So I can almost always intuit my way through a poem’s music–as a reader, as a writer–but I’m far from fluent in poetry’s music theory. I envy poets fluent, not just in verse, but in scansion. My shortcomings there notwithstanding, I want to write poems that work not just on the page but on the air. I don’t mean that I’m trying to write only poems that a reader could understand, exhaustively, in a single hearing. After all, as a reader of poems, I often want both: the voice and the page. But if there’s no song in a poem—no spondees, no inner rhyme, no assonance, no pseudo-onomatopoeic phrase—then whatever I’ve done in that poem is less than what I hoped to do.
I do care about the shape of the words on the page, too, though. Shape poetry isn’t my thing, but some poems need to be airy–with blank spaces to breathe in–and some want to be as dense as little fruitcakes. Some want to have a lot of horizon and some to be narrow. The shape of a poem does function partly as musical notation, of course. But often there’s more to it than that, something almost hieroglyphic.
Amit Majmudar
We both agree that politics mystifies us—so let us escape that this-worldly mystification and divagate toward mystery, mysticism, the Mysterium Tremendum.
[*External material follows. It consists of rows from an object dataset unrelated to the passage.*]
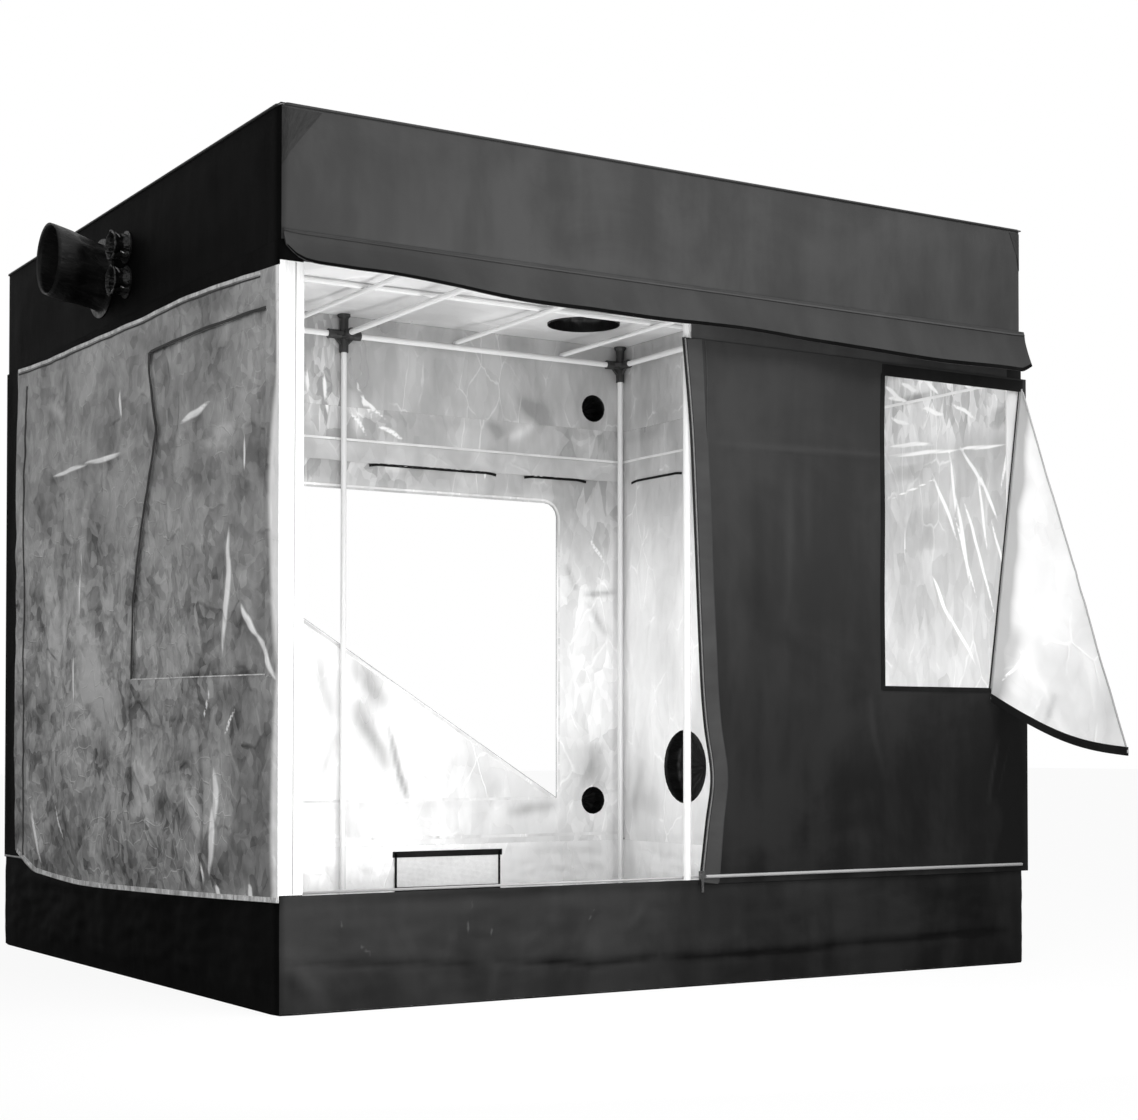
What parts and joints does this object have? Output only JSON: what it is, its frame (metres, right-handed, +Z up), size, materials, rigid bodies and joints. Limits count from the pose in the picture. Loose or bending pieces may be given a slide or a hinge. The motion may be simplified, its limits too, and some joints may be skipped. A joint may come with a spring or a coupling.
{
  "type": "indoor grow tent",
  "caption": "Box-shaped cloth tent on a tube frame, with two hinged front doors, half-open window flaps, a rear opening and duct sleeves",
  "frame": {"origin": "on the floor, under the middle of the tent's footprint, at the underside of the ground sheet", "axes": "+Z up, -Y towards the front with its doors, +X to the right as seen from the front"},
  "size_m": [2.548, 2.5374, 2.05],
  "materials": {
    "cover_cloth": "woven polyester, satin",
    "silver_lining": "silver reflective film on cloth",
    "sleeve_cloth": "soft matt cloth",
    "vent_mesh": "woven mesh",
    "tube_paint": "powder coated, satin",
    "connector_plastic": "moulded, satin",
    "zip_metal": "black painted metal"
  },
  "bodies": {
    "tent": {"base_connector_front_left": "connector_plastic", "base_connector_front_middle": "connector_plastic", "base_connector_front_right": "connector_plastic", "base_connector_rear_left": "connector_plastic", "base_connector_rear_middle": "connector_plastic", "base_connector_rear_right": "connector_plastic", "base_rail_front_left": "tube_paint", "base_rail_front_right": "tube_paint", "base_rail_left": "tube_paint", "base_rail_rear_left": "tube_paint", "base_rail_rear_right": "tube_paint", "base_rail_right": "tube_paint", "cable_sleeve_left_lower": "sleeve_cloth", "cable_sleeve_left_upper": "sleeve_cloth", "cable_sleeve_rear_lower": "sleeve_cloth", "cable_sleeve_rear_upper": "sleeve_cloth", "duct_sleeve_left": "sleeve_cloth", "duct_sleeve_right": "sleeve_cloth", "duct_sleeve_roof": "sleeve_cloth", "front_valance": "cover_cloth", "ground_sheet": "cover_cloth", "left_wall": "cover_cloth", "middle_beam": "tube_paint", "rear_flap_zipped_half": "cover_cloth", "rear_vent_mesh_left": "vent_mesh", "rear_vent_mesh_right": "vent_mesh", "rear_wall": "cover_cloth", "right_wall": "cover_cloth", "roof": "cover_cloth", "sill_ring": "cover_cloth", "top_band": "cover_cloth", "top_connector_front_left": "connector_plastic", "top_connector_front_middle": "connector_plastic", "top_connector_front_right": "connector_plastic", "top_connector_rear_left": "connector_plastic", "top_connector_rear_middle": "connector_plastic", "top_connector_rear_right": "connector_plastic", "top_rail_front_left": "tube_paint", "top_rail_front_right": "tube_paint", "top_rail_left": "tube_paint", "top_rail_rear_left": "tube_paint", "top_rail_rear_right": "tube_paint", "top_rail_right": "tube_paint", "upright_front_left": "tube_paint", "upright_front_middle": "tube_paint", "upright_front_right": "tube_paint", "upright_rear_left": "tube_paint", "upright_rear_middle": "tube_paint", "upright_rear_right": "tube_paint"},
    "left_door": {"left_door": "silver_lining"},
    "left_window_flap": {"left_window_flap": "silver_lining"},
    "right_door": {"right_door": "cover_cloth"},
    "right_window_flap": {"right_window_flap": "silver_lining"},
    "rear_flap": {"rear_flap": "cover_cloth"},
    "zip_slider": {"door_zip_slider": "zip_metal"},
    "bar_left": {"hanging_bar_left": "tube_paint"},
    "bar_centre": {"hanging_bar_centre": "tube_paint"},
    "bar_right": {"hanging_bar_right": "tube_paint"},
    "bar_cross": {"hanging_bar_cross": "tube_paint"}
  },
  "joints": [
    {"name": "left_door_hinge", "type": "hinge", "parent": "tent", "child": "left_door", "pos_m": [-1.1045, -1.0045, 0.9], "axis": [0, 0, 1], "range_deg": [-4, 255]},
    {"name": "left_window_flap_hinge", "type": "hinge", "parent": "left_door", "child": "left_window_flap", "pos_m": [-1.10848, -0.95924, 1.15], "axis": [0, 0, -1], "range_deg": [0, 11]},
    {"name": "right_door_hinge", "type": "hinge", "parent": "tent", "child": "right_door", "pos_m": [1.1045, -1.0045, 0.9], "axis": [0, 0, 1], "range_deg": [0, 165]},
    {"name": "right_window_flap_hinge", "type": "hinge", "parent": "right_door", "child": "right_window_flap", "pos_m": [1.088, -1.0108, 1.562], "axis": [-0.1357, 0, -0.9908], "range_deg": [-70, 98]},
    {"name": "rear_flap_hinge", "type": "hinge", "parent": "tent", "child": "rear_flap", "pos_m": [-0.825, 1.0043, 1.43], "axis": [0.8506, 0, -0.5258], "range_deg": [0, 178]},
    {"name": "door_zip_slide", "type": "slide", "parent": "right_door", "child": "zip_slider", "axis": [0, 0, 1], "range_m": [0, 1.3]},
    {"name": "bar_left_slide", "type": "slide", "parent": "tent", "child": "bar_left", "axis": [1, 0, 0], "range_m": [-0.78, 0.12]},
    {"name": "bar_centre_slide", "type": "slide", "parent": "tent", "child": "bar_centre", "axis": [1, 0, 0], "range_m": [-0.34, 0.38]},
    {"name": "bar_right_slide", "type": "slide", "parent": "tent", "child": "bar_right", "axis": [1, 0, 0], "range_m": [-0.38, 0.16]},
    {"name": "bar_cross_slide", "type": "slide", "parent": "tent", "child": "bar_cross", "axis": [0, 1, 0], "range_m": [-1.3, 0.44]}
  ]
}
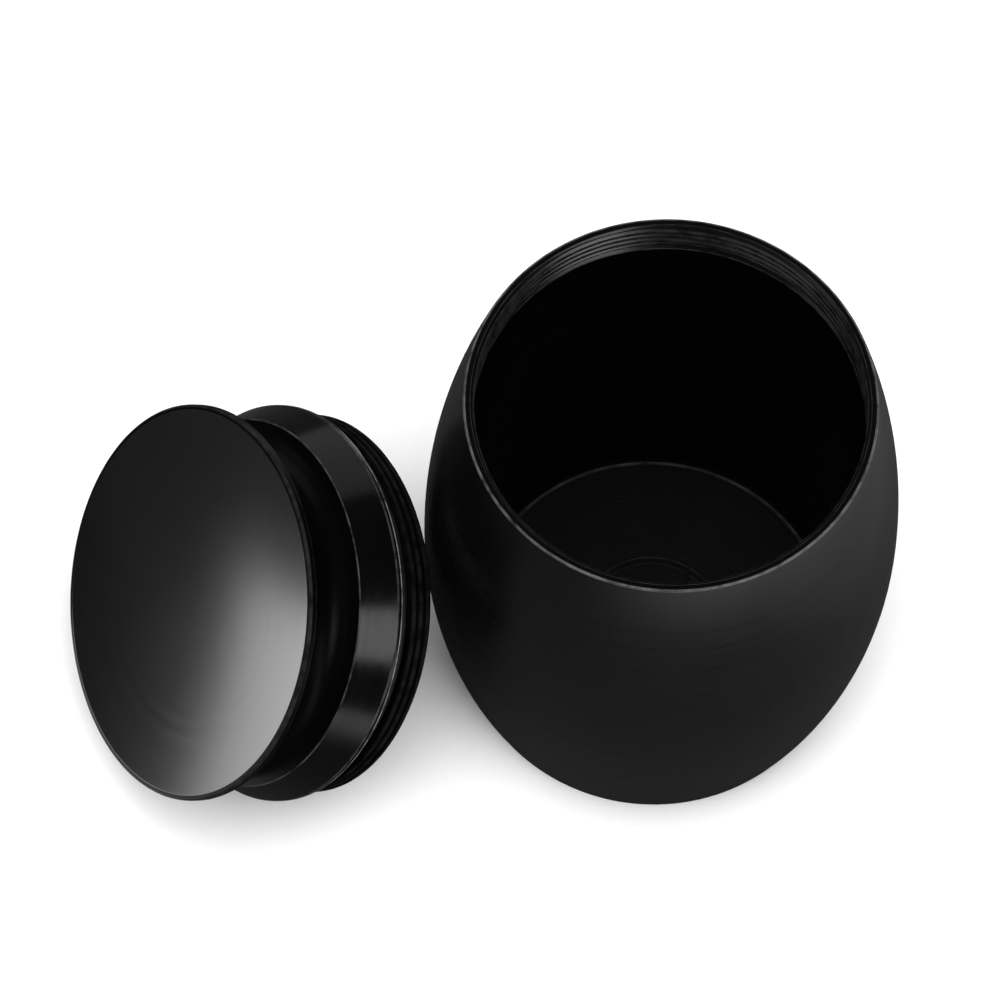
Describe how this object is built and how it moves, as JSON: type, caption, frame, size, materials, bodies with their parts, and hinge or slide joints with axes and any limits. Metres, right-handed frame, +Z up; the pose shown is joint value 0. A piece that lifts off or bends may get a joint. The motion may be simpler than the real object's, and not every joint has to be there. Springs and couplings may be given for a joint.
{
  "type": "screw-lid candle tin",
  "caption": "Small barrel-bellied turned metal tin for candles or balm, standing open, with its dished, waisted screw lid and seal ring leaning against its side.",
  "frame": {"origin": "middle of the jar's flat base, on the surface it stands on", "axes": "+Z up the jar's axis; the lid leans on the jar's -X side, its top facing -X, a little towards -Y and up"},
  "size_m": [0.0829, 0.0545, 0.0538],
  "materials": {
    "jar_anodised": "satin black anodised",
    "lid_anodised": "satin black anodised",
    "seal_rubber": "smooth black rubber"
  },
  "bodies": {
    "jar": {"jar": "jar_anodised"},
    "seal_ring": {"seal_ring": "seal_rubber"},
    "lid": {"lid": "lid_anodised"}
  },
  "joints": [
    {"name": "lid_tip", "type": "hinge", "parent": "jar", "child": "seal_ring", "pos_m": [-0.05326, -0.01553, 0.005], "axis": [0.4083, -0.9128, 0], "range_deg": [0, 125.2]},
    {"name": "lid_turn", "type": "hinge", "parent": "seal_ring", "child": "lid", "pos_m": [-0.03743, -0.00845, 0.0178], "axis": [-0.7459, -0.3337, 0.5764], "continuous": true}
  ]
}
Though not all of your poetry engages with overtly religious symbolism or scriptural allusion, you are involved in running the Festival of Faith and Writing, and your volume’s advocate and publisher—Wiman and Orison Books—both have a strong, religious bent. What is the relationship of your faith to your writing? How do you incorporate that into your poetry, in the context of a secularized literary culture that conceives of “creative writing” as something separable from the Word?

Jane Zwart You’re right: sometimes my faith comes into my poems. Sometimes I call God by one of God’s names. Sometimes I write an appeal that is, overtly or not, a prayer, and you could inventory my poems for Biblical figures–for icons and angels, for stained glass and saints and Edens and hymns–and get a pretty good tally going.
But when I say sometimes my faith comes into my poems, which implies that sometimes it doesn’t, that doesn’t account for where my poems come from. And I want to be careful here: I don’t want to make it sound like I have special access to the divine. I don’t. I will say, though, that my poems, like the whole of my breath and my being, come from God. All of it gets tainted in transit, of course. That does not make it less than sacred, less than grace.
In my faith community, “common grace” is a phrase people use to try to capture the belief that every means of light and delight in the world is a divine gift. One of which is a poem. That said, more broadly, common grace claims that our being in the world is a gift that all of us receive and none of us could earn. And that God is the giver, acknowledged or not. Further, my theology says that all of us, consciously or not, bear God’s image. Bearing God’s image–it is why we create: our creativity is a shard of the Creator’s creativity. It is also why none of us are without some measure of goodness, why none of us are incapable of grace.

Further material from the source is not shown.